Kathmandu airport chaos: a case study in how to deter visitors

Flight path to enlightenment: Buddha Air plane at Kathmandu airport - (Simon Calder)

In the days of the Hippie Trail, Kathmandu was six weeks away from the UK by Magic Bus – a fun and fume-filled vehicle calling at Istanbul, Tehran and Kabul. The happy hippies discovered an indulgent and intriguing city, the welcoming Nepali people and the prospect of trekking in the world’s highest mountain range.

These days the overland journey through Iran and Afghanistan is a tougher proposition. Instead, most travellers fly in. The nation needs all the tourists it can get right now, to rebuild after devastating floods earlier in the year. Yet at the height of the trekking season, Nepal’s Civil Aviation Authority is making life extremely difficult for people to get in – and out.

The nation’s main airport, Kathmandu (KTM), has just started to close each night from 10pm to 8am until the end of March 2025. The aim is to improve the layout of taxiways and add much-needed capacity.

During the remaining 14 hours of each day when the airport is open, operations are currently a shambles due to air-traffic control hold-ups. Planes typically wait an hour or more to get in and out of the one-runway airport. My Thai Lion Air departure on Tuesday afternoon from Kathmandu to Bangkok took off an unfortunate 100 minutes behind schedule.

The necessary work to make the airport capable of meeting the demand for travel in and around Nepal must be carried out during the current dry season, which is also the peak time for trekking. But the announcement of nightly closures was made absurdly late.

Airlines start selling tickets around 11 months before departure. So the appropriate notice of such a restriction is one year. Instead, the airlines were given just a few weeks’ warning. The predictable result: even more chaos than in the average peak season.

I calculate there would normally be around 40 flights in and out of Kathmandu overnight. Carriers have rescheduled as best they can, but capacity is down about 30 per cent. Two of the key carriers to and from the Nepali capital, Air India and Qatar Airways, have made substantial cancellations. I was booked on the Qatari airline, and am one of thousands of people whose flights were cancelled.

While I am lucky enough to spend much of my time on holiday pretending to work, I do have commitments in the UK this week. So I set about finding an alternative. The bottleneck was leaving Kathmandu; I vowed to take any flight on any airline heading for the Gulf and sort out the rest of the journey from there.

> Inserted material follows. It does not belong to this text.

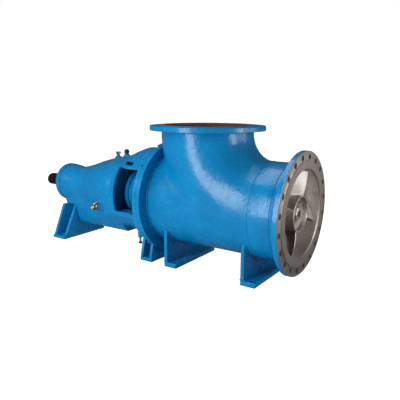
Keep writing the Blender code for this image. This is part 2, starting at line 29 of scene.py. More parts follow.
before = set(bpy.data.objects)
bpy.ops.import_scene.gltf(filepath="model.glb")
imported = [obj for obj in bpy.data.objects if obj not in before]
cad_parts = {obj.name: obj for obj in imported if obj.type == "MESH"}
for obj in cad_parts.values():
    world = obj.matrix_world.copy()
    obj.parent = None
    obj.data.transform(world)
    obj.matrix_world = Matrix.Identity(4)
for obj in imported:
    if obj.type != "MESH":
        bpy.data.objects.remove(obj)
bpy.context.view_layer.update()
print("frame loaded:", len(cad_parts), "nodes")

shaftZ = 0.411        # shaft centre line above the floor
shaftPoint = (0.0, 0.0, shaftZ)
outletX = 0.4395      # outlet's centre line


# Colours and nodes

def toLinear(hexCode):
    parts = [int(hexCode[i:i + 2], 16) / 255 for i in (1, 3, 5)]
    return tuple(p / 12.92 if p <= 0.04045 else ((p + 0.055) / 1.055) ** 2.4 for p in parts) + (1.0,)


# Sets a node's inputs. Each takes a value, a link, a node for its first output, or a list of these.
def setInputs(tree, node, inputs):
    for key, value in inputs.items():
        for source in value if isinstance(value, list) else [value]:
            if isinstance(source, bpy.types.Node):
                source = source.outputs[0]
            if isinstance(source, bpy.types.NodeSocket):
                tree.links.new(source, node.inputs[key])
            else:
                node.inputs[key].default_value = source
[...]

But all flights to Abu Dhabi, Doha and Dubai were full in the near future. Even Sharjah – a handy alternative to Dubai – had no availability. Finally, I found one remaining seat on Thai Lion Air to Bangkok – priced at $1,000 (£780).

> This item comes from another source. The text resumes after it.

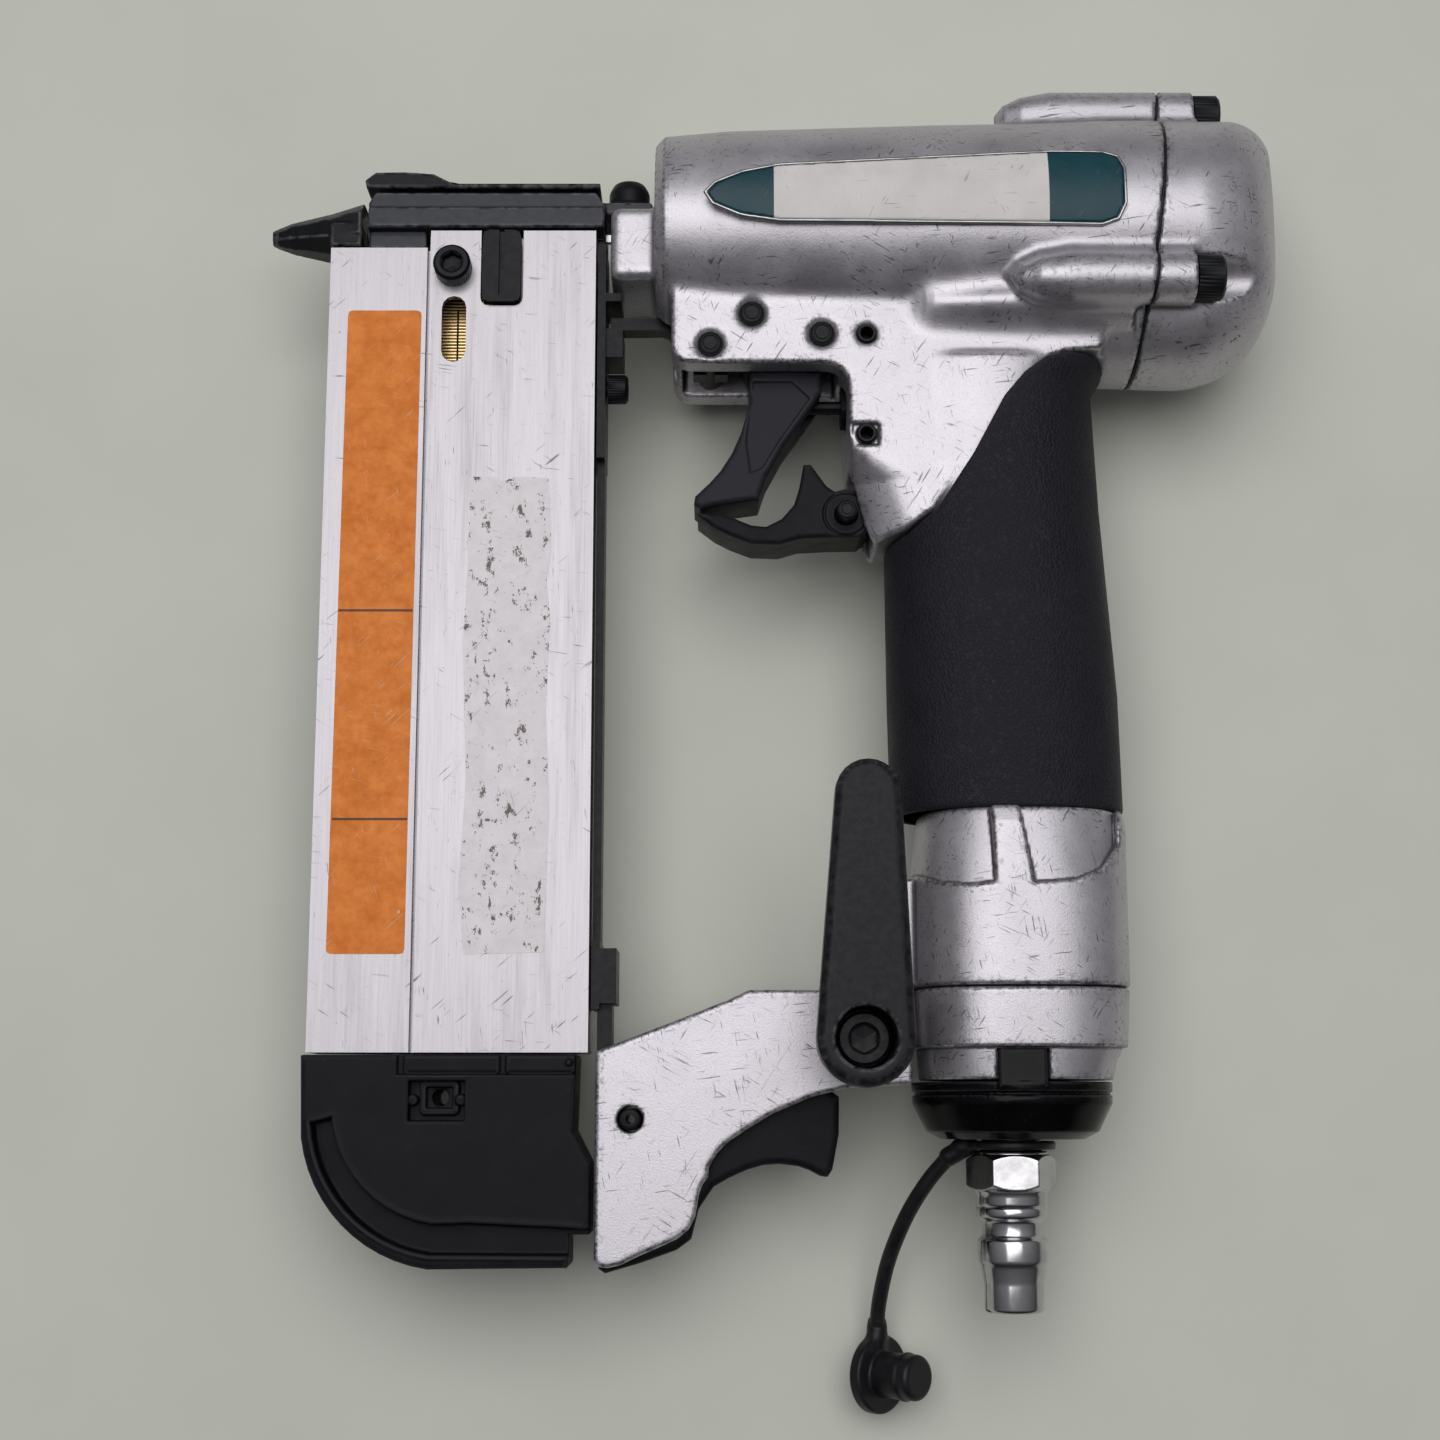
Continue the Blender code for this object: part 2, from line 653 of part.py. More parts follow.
def magazine_fixed():
    """Cover that stays on the tool: a channel with a window, a notch and a screw hole."""
    left, right = SEAM_X + GAP, MAG_RIGHT_X
    window = prism(arc(-59.9, 69.0, 2.3, 0, 180, 6) + arc(-59.9, 60.6, 2.3, 180, 360, 6), 4, 12)
    notch_foot = arc(-53.4, 71.0, 1.6, 180, 270, 3) + arc(-48.6, 71.0, 1.6, 270, 360, 3)
    notch = prism(notch_foot + [(-47.0, 90), (-55.0, 90)], 4, 12)
    cover = combined(
        box(left, right, MAG_LOW_Y, MAG_TOP_Y, -MAG_HALF, MAG_HALF),
        cut=[
            box(left - 5, right - 1.6, -90, 100, -MAG_HALF + MAG_WALL, MAG_HALF - MAG_WALL),
            window,
            notch,
            rod("z", (-60.1, 76.6), 2.0, 0, 12, 12),
        ],
    )
    node("magazine_cover", cover, "brushed_aluminium")
    screw = lathe(
        [(3.0, 0), (3.0, 1.7), (7.3, 1.7), (7.3, 3.5), (11.0, 3.5), (11.0, 1.9), (9.0, 1.7), (9.0, 0)],
        "z",
        (-60.1, 76.6),
        14,
    )
    node("magazine_screw", screw, "black_steel")
    stop_outline = rounded([(-54.6, 69.8), (-47.4, 69.8), (-47.4, 83.9), (-54.6, 83.9)], 1.3)
    stop = prism(stop_outline, 6.1, 8.4)
    slot = box(-51.5, -50.5, 71.0, 90.0, 7.4, 9.0)
    node("magazine_stop", combined(stop, cut=[slot]), "black_steel")
    rail = combined(
        box(-32.9, -31.4, -62.0, 82.0, -6.2, 6.2),
        join=[
            box(-32.9, -28.5, 70.6, 72.2, -6.2, 6.2),
            box(-32.0, -28.2, 60.0, 65.6, -5.0, 5.0),
            box(-32.0, -28.4, -61.0, -51.2, -6.2, 6.2),
            box(-31.9, -29.2, -76.0, -58.0, -3.6, 3.6),
        ],
        cut=[
            box(-40, -20, -50.0, 40.0, 3.4, 9.0),
            box(-40, -20, -50.0, 40.0, -9.0, -3.4),
            rod("x", (55.2, 0), 1.5 + GAP, -40, -20, 10),
        ],
    )
    node("magazine_rail", rail, "black_steel")
    head = lathe(
        [(-31.9, 0), (-31.9, 1.4), (-31.1, 1.4), (-31.1, 2.75), (-27.3, 2.75), (-27.3, 0)],
        "x",
        (55.2, 0),
        12,
    )
    node("rail_screw", head, "black_steel")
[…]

A glance at the map will show that this involves flying for three hours in exactly the wrong direction. But British Airways had a decent flight from Bangkok to Gatwick for a reasonable £525, so I paid the eye-watering fare. And then my problems really began.

There was a four-hour gap between my scheduled arrival in the Thai capital and the BA departure. But the first flight arrived 100 minutes late at the old airport, Don Mueang, north of the city; the second departed from the newer hub southeast of Bangkok.

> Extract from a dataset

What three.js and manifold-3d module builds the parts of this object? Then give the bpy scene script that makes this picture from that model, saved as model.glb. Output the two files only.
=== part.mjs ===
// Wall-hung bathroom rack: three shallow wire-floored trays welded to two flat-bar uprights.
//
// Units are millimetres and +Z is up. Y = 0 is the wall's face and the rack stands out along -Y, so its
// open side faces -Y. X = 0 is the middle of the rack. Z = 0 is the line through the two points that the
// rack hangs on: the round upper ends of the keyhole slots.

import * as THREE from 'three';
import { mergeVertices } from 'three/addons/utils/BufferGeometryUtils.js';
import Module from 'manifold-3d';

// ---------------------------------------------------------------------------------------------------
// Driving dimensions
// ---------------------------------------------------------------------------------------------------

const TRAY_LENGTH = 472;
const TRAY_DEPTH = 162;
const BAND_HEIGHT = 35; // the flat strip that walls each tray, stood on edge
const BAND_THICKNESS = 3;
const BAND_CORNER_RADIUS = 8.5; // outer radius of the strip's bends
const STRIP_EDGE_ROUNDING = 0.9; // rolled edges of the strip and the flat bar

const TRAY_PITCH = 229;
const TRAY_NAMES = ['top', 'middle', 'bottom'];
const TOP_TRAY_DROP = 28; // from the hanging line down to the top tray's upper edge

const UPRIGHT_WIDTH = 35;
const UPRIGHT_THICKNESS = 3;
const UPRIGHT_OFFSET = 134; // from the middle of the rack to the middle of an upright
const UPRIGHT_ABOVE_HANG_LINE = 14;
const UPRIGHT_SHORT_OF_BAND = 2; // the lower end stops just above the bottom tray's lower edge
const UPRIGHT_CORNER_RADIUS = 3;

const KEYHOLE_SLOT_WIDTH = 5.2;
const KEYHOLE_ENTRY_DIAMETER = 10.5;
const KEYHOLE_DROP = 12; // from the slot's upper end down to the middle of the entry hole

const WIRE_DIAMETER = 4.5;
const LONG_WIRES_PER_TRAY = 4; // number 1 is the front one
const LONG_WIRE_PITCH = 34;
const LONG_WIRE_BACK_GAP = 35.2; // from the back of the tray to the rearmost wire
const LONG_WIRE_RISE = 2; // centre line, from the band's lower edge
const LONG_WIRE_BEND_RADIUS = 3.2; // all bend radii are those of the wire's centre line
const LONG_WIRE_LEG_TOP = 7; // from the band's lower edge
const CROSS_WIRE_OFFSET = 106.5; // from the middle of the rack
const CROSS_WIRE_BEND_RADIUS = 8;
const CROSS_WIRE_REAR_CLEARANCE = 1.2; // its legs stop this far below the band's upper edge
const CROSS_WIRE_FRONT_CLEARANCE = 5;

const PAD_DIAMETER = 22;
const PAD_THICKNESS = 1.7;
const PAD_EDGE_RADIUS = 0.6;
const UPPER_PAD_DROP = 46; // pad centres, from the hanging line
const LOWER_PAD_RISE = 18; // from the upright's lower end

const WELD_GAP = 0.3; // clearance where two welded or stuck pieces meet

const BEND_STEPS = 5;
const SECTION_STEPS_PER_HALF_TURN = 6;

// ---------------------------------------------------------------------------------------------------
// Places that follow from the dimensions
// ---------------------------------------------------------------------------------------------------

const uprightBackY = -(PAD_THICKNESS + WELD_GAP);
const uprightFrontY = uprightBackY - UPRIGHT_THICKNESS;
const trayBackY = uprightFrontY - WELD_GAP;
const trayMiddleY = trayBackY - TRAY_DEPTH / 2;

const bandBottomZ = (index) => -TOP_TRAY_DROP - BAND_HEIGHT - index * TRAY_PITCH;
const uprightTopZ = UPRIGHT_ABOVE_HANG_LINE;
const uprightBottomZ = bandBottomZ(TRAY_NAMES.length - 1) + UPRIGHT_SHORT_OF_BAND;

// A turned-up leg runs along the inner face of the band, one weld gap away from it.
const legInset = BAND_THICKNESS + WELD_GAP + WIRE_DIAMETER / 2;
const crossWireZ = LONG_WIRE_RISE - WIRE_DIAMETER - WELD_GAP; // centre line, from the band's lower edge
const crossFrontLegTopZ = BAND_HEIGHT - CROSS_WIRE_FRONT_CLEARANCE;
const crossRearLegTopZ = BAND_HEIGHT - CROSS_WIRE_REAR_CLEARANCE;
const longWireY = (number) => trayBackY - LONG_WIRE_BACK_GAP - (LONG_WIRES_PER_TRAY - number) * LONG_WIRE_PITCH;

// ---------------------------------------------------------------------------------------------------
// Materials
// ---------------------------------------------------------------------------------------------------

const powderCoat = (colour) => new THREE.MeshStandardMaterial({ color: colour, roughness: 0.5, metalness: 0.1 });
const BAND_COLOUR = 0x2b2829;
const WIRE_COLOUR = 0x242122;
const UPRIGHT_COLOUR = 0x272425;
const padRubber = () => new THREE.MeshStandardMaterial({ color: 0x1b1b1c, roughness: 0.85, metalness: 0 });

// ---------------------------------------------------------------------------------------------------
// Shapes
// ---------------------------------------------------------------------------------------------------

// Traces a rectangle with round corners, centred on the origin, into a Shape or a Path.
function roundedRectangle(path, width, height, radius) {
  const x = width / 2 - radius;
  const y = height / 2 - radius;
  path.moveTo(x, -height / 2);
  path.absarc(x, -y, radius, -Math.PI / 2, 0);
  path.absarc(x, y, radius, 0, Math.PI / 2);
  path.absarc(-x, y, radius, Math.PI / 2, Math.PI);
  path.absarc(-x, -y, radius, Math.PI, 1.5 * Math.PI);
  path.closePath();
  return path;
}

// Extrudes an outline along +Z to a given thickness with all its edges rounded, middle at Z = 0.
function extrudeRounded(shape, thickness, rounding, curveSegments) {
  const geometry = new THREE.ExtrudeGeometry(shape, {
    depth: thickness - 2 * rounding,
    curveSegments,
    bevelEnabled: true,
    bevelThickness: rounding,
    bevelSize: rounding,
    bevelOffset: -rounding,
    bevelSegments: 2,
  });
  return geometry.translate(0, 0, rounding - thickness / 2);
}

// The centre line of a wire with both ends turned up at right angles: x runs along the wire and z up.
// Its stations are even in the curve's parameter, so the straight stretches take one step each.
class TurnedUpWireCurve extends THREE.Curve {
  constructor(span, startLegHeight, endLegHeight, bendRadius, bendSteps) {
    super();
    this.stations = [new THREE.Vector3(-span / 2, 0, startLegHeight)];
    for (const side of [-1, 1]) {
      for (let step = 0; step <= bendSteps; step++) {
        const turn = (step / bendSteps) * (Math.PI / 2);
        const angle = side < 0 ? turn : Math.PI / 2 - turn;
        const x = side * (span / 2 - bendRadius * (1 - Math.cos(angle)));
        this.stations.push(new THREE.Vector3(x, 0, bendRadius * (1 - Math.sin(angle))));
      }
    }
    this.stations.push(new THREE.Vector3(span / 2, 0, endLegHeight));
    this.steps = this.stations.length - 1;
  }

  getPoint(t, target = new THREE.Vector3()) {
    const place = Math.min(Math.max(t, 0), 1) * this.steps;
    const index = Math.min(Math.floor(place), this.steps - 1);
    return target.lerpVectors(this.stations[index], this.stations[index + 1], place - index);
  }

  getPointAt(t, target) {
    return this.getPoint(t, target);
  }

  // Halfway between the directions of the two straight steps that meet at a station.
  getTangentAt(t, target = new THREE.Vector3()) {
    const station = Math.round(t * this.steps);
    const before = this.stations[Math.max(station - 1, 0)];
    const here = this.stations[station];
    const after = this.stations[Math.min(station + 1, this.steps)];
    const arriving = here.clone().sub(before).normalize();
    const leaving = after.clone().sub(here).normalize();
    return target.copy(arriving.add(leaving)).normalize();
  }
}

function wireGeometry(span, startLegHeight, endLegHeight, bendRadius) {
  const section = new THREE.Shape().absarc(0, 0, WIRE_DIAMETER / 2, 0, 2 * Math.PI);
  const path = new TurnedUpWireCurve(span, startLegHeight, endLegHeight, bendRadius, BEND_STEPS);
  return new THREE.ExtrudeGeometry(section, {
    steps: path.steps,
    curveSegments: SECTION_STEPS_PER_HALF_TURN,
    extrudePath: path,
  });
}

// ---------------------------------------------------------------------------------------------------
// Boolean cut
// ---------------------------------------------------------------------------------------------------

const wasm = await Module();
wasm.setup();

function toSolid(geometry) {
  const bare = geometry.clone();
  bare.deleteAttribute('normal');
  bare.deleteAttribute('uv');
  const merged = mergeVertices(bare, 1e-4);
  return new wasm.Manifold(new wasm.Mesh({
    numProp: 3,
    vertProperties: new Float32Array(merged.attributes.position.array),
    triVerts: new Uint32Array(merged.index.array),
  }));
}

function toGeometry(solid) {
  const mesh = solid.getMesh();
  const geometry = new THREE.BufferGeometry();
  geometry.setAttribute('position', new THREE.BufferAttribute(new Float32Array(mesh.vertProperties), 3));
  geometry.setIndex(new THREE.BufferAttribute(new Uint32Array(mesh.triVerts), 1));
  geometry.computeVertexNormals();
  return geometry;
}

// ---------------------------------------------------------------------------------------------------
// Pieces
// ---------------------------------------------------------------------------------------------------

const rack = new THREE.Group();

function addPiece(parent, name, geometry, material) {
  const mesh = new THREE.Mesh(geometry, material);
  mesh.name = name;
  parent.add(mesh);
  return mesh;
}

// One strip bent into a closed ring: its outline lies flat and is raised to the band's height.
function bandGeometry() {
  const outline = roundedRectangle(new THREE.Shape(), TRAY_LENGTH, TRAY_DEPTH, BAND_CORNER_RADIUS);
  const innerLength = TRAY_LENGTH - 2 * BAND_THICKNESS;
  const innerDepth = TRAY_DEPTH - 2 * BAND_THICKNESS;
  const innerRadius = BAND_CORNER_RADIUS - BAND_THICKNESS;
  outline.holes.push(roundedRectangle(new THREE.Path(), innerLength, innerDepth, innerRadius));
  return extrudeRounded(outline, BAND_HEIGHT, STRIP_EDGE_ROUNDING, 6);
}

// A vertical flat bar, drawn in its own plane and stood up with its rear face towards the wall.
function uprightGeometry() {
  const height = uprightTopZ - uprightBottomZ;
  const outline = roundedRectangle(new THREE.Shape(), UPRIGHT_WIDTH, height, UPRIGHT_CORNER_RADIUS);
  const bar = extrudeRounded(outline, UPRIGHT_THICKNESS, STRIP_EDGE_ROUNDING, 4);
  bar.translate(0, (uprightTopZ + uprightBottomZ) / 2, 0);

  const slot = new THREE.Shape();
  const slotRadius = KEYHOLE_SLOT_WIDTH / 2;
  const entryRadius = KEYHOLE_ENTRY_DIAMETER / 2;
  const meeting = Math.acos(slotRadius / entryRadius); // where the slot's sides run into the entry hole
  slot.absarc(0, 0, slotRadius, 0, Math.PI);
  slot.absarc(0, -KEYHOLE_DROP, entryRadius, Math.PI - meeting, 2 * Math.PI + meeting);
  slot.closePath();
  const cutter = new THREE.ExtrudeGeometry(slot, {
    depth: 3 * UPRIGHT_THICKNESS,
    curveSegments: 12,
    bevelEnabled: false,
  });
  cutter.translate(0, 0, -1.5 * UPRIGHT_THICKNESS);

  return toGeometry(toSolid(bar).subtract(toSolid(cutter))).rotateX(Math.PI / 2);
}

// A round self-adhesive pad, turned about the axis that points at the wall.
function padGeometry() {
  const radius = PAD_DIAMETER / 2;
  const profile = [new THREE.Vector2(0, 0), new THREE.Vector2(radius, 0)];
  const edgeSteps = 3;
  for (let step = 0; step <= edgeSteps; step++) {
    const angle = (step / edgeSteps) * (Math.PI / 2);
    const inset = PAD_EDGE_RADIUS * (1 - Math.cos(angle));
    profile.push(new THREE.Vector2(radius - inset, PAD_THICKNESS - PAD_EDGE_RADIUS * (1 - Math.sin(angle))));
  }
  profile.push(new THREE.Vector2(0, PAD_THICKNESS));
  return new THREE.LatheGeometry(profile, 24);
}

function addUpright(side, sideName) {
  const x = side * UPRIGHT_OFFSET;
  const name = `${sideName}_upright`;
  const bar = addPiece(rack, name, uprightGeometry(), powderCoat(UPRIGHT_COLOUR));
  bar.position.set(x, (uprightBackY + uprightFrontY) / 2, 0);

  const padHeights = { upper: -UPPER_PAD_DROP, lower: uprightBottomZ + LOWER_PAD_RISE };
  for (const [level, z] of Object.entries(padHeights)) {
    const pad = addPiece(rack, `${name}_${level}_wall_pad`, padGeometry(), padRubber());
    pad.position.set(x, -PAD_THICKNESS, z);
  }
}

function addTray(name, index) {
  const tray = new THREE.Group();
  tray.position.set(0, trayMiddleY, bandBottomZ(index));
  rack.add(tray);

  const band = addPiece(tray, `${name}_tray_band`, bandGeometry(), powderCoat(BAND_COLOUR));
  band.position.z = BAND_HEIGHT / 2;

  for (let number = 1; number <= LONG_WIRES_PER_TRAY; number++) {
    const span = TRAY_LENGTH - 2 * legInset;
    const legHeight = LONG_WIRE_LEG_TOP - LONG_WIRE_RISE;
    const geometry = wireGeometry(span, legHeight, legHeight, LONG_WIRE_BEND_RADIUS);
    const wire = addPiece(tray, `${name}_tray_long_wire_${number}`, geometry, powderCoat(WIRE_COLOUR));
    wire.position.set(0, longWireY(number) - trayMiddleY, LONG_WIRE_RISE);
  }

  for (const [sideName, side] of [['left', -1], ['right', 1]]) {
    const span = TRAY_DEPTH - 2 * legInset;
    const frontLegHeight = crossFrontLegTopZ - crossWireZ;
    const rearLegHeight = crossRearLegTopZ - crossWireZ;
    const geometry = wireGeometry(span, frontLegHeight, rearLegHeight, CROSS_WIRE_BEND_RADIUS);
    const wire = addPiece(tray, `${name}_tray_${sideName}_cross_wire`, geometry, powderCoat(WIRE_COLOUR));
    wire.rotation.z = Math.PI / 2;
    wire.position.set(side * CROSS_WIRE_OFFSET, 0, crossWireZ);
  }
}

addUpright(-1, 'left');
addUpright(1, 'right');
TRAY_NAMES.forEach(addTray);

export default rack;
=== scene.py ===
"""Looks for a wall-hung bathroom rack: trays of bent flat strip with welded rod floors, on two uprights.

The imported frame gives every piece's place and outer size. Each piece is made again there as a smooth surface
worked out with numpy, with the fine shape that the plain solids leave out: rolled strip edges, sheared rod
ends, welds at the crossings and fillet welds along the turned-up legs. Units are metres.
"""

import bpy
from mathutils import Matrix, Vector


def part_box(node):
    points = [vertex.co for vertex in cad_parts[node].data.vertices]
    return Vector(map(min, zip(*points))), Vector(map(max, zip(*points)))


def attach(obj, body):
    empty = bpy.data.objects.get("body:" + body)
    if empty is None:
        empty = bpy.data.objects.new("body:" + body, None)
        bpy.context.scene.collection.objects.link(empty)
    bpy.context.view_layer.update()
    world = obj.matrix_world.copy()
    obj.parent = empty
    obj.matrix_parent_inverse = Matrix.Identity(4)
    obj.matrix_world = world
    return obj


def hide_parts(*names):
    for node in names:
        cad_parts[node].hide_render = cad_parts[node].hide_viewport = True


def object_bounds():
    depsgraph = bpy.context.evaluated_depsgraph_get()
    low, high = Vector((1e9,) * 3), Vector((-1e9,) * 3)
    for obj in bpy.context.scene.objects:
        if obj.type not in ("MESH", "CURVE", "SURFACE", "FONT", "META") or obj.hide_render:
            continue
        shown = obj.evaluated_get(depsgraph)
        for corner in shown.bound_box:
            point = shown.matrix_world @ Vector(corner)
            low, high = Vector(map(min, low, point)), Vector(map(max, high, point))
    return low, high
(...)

On a good day, a taxi will take an hour. I was all set up to fail, until a taxi driver sped to the new airport in 40 minutes flat. I even had time for a beer before the flight. Yet I am saddened that Nepal has provided a case study on how to deter visitors with a botched aviation infrastructure project. The past few stressful hours have erased happy memories of great experiences and the natural longing to return.

If I ever go back to Kathmandu, perhaps I should take the bus.